O ouro branco volta florescer no Vale do Urucuia

No sertão das Veredas de Minas Gerais, tão marcado na obra de Guimarães Rosa, a tradição ancestral das mulheres que fiam, cardam, tecem e bordam há muitas gerações estava ameaçada devido à falta de acesso à matéria-prima.

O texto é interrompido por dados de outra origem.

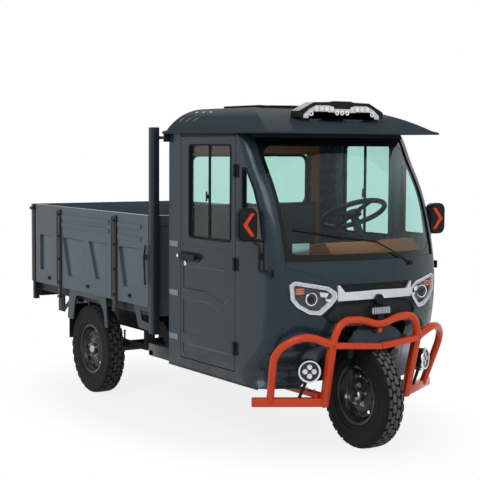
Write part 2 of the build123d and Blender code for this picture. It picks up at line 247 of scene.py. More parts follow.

Nesse mês de setembro, as artesãs e agricultoras familiares da Central Veredas estão revivendo um ritual que havia desaparecido há décadas e colhendo em seus povoados o algodão orgânico que elas próprias plantaram através do projeto "Algodão Sustentável no Cerrado".
Helena Kussik


A produção do algodão orgânico que havia desaparecido no Vale do Urucuia (MG) volta a florescer

Da flor de amarelo intenso brota a pluma branca, que se entrelaça tão intimamente nas tantas vidas do coração mineiro, a ponto de integrar seu próprio mito de criação.

 É dito que a semente do algodoeiro foi semeada por Deus, quando criou o mundo, junto a um pedaço de sua barba branca; é por isso que encontramos o caroço aninhado na fibra. 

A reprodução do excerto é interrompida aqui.